++++ SOURCE MATERIAL

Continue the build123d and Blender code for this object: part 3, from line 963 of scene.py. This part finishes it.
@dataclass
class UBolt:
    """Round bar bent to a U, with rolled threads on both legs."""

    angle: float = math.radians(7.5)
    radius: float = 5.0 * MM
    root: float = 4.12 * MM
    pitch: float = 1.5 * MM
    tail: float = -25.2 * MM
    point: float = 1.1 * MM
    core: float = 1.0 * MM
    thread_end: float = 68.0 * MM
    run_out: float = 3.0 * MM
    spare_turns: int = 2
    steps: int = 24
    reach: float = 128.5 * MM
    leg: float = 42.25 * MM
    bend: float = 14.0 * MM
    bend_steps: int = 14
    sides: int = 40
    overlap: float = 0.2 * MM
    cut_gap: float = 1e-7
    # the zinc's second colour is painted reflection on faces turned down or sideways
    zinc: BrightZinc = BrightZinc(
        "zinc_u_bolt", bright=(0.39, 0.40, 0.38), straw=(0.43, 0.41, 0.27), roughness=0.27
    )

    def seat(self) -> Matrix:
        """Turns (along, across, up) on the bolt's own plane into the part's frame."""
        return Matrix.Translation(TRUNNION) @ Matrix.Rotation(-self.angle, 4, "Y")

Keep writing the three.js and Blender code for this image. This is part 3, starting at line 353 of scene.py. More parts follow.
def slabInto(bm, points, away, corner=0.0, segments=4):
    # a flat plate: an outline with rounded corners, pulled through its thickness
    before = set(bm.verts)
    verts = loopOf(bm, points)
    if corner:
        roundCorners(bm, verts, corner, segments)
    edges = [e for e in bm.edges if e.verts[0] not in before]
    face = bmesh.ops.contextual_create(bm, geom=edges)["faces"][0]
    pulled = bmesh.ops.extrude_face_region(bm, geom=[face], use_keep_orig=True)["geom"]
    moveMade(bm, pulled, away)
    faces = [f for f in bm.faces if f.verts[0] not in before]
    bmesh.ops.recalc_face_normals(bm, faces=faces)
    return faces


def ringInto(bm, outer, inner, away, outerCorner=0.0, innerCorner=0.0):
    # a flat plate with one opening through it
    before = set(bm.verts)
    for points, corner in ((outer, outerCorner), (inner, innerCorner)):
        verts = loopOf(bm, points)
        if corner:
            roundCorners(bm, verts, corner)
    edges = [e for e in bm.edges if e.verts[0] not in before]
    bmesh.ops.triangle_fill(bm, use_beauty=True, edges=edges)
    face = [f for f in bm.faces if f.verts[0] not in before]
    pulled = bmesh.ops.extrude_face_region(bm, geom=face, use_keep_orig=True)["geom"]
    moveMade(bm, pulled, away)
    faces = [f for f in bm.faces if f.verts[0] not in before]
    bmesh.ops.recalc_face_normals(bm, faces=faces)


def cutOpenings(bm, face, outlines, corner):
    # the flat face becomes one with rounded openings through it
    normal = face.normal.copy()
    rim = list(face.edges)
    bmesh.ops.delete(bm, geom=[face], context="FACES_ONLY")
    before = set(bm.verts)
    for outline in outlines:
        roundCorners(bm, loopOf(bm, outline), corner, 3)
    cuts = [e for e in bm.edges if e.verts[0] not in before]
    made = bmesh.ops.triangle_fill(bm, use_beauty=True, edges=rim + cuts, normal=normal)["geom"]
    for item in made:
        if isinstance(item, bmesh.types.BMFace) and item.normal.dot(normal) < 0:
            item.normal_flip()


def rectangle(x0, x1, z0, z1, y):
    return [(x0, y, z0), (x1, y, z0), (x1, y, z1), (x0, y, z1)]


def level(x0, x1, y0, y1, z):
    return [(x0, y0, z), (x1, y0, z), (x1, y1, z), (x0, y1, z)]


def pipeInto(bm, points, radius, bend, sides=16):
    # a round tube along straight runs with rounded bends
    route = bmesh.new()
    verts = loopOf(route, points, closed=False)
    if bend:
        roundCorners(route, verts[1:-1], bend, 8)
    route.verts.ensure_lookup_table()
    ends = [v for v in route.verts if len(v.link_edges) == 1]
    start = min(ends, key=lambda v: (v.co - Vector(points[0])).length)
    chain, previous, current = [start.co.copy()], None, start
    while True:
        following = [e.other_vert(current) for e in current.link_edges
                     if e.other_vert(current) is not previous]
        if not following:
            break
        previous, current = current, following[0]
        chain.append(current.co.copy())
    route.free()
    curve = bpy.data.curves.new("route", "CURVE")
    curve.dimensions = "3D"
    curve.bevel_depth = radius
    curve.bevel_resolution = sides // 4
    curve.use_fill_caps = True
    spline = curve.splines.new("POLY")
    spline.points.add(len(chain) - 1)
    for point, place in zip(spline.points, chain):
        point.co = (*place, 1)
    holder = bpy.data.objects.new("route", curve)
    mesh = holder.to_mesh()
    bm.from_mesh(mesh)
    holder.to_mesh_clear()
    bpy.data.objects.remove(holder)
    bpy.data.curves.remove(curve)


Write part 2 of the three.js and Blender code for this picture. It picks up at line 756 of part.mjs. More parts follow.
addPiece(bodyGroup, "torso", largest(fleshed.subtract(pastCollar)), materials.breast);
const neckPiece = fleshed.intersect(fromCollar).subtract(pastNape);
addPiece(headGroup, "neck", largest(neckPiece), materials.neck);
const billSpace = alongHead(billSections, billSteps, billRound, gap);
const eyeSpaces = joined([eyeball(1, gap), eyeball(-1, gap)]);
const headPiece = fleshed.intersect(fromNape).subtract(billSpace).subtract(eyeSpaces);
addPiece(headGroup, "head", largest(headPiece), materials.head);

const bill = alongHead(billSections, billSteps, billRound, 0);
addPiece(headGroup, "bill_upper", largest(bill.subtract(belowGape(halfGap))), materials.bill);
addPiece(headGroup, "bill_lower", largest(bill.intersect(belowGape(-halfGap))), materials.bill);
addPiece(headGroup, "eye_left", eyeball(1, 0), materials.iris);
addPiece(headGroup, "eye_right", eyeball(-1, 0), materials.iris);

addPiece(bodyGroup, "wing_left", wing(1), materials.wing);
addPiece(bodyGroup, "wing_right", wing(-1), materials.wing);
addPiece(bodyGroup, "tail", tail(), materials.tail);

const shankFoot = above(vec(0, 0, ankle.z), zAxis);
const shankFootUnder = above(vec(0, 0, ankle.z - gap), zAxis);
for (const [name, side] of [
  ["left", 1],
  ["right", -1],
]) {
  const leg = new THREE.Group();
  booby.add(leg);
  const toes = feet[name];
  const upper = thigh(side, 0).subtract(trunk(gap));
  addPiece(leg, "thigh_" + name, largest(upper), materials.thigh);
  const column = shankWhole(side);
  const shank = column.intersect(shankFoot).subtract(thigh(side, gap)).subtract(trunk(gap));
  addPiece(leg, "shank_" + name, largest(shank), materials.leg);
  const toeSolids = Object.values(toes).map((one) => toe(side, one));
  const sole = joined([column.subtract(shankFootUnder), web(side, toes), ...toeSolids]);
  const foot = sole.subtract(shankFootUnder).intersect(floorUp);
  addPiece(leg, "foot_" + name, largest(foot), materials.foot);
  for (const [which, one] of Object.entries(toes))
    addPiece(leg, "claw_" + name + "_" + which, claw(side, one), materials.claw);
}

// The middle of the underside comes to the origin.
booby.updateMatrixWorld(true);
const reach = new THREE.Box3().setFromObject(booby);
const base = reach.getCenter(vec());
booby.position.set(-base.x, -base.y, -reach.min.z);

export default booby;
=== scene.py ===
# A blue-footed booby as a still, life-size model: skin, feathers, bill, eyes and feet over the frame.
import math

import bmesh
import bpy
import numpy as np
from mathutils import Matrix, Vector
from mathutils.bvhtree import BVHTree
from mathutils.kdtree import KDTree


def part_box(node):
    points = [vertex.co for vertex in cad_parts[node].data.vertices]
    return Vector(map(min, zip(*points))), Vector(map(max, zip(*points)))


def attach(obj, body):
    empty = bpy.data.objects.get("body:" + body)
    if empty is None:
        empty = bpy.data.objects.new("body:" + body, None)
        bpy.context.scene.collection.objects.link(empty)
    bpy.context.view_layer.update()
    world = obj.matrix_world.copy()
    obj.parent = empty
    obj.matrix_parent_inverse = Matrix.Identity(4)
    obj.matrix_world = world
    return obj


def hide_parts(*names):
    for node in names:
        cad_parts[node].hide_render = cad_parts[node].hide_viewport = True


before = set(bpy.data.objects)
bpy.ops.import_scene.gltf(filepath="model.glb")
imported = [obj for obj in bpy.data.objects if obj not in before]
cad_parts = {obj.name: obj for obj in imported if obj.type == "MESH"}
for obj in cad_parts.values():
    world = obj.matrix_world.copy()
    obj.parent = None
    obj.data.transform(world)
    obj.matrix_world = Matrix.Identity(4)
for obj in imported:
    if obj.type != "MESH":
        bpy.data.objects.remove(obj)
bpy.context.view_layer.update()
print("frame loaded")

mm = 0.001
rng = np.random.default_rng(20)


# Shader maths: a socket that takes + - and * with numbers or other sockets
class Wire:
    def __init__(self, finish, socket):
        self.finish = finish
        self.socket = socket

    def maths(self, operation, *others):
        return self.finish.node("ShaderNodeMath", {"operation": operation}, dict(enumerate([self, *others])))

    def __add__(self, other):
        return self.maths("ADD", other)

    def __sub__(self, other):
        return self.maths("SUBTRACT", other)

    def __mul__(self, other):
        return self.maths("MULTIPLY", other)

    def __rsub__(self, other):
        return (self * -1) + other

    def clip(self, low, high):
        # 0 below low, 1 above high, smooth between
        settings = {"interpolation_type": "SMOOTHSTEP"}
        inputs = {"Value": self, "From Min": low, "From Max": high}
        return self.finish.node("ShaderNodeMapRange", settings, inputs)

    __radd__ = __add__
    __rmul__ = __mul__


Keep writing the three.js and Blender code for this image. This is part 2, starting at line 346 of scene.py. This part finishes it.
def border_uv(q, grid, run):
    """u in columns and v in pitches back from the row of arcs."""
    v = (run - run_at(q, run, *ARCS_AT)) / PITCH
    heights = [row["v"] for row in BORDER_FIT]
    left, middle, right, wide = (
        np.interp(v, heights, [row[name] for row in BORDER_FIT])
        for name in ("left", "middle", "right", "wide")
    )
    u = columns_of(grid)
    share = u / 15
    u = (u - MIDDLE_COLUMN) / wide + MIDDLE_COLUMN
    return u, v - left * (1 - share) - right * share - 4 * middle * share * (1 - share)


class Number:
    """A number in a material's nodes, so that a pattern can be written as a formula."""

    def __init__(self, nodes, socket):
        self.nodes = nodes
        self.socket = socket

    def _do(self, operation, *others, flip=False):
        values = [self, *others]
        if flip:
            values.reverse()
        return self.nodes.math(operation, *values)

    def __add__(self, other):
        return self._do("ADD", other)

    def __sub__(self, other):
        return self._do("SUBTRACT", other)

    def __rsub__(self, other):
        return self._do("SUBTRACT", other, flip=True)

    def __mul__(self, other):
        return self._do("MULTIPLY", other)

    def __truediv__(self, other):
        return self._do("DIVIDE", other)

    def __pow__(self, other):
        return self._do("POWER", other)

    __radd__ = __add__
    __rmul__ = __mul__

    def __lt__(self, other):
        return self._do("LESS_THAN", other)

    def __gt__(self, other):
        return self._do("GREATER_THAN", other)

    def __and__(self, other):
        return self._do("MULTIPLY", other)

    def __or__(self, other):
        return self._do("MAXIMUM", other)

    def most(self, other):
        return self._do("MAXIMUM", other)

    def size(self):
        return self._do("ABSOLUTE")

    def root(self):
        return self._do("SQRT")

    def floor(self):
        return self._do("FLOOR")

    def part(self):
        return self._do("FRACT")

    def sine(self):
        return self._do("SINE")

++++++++

WHAT THE TASK REQUIRES —
In the listing above, find the line with "const shankFoot = above(vec(0, 0, ankle.z), zAxis);" and the line with "obj.matrix_world = world", then print exactly those lines and every line between them.

THE COMPLETED TASK —
const shankFoot = above(vec(0, 0, ankle.z), zAxis);
const shankFootUnder = above(vec(0, 0, ankle.z - gap), zAxis);
for (const [name, side] of [
  ["left", 1],
  ["right", -1],
]) {
  const leg = new THREE.Group();
  booby.add(leg);
  const toes = feet[name];
  const upper = thigh(side, 0).subtract(trunk(gap));
  addPiece(leg, "thigh_" + name, largest(upper), materials.thigh);
  const column = shankWhole(side);
  const shank = column.intersect(shankFoot).subtract(thigh(side, gap)).subtract(trunk(gap));
  addPiece(leg, "shank_" + name, largest(shank), materials.leg);
  const toeSolids = Object.values(toes).map((one) => toe(side, one));
  const sole = joined([column.subtract(shankFootUnder), web(side, toes), ...toeSolids]);
  const foot = sole.subtract(shankFootUnder).intersect(floorUp);
  addPiece(leg, "foot_" + name, largest(foot), materials.foot);
  for (const [which, one] of Object.entries(toes))
    addPiece(leg, "claw_" + name + "_" + which, claw(side, one), materials.claw);
}

// The middle of the underside comes to the origin.
booby.updateMatrixWorld(true);
const reach = new THREE.Box3().setFromObject(booby);
const base = reach.getCenter(vec());
booby.position.set(-base.x, -base.y, -reach.min.z);

export default booby;
=== scene.py ===
# A blue-footed booby as a still, life-size model: skin, feathers, bill, eyes and feet over the frame.
import math

import bmesh
import bpy
import numpy as np
from mathutils import Matrix, Vector
from mathutils.bvhtree import BVHTree
from mathutils.kdtree import KDTree


def part_box(node):
    points = [vertex.co for vertex in cad_parts[node].data.vertices]
    return Vector(map(min, zip(*points))), Vector(map(max, zip(*points)))


def attach(obj, body):
    empty = bpy.data.objects.get("body:" + body)
    if empty is None:
        empty = bpy.data.objects.new("body:" + body, None)
        bpy.context.scene.collection.objects.link(empty)
    bpy.context.view_layer.update()
    world = obj.matrix_world.copy()
    obj.parent = empty
    obj.matrix_parent_inverse = Matrix.Identity(4)
    obj.matrix_world = world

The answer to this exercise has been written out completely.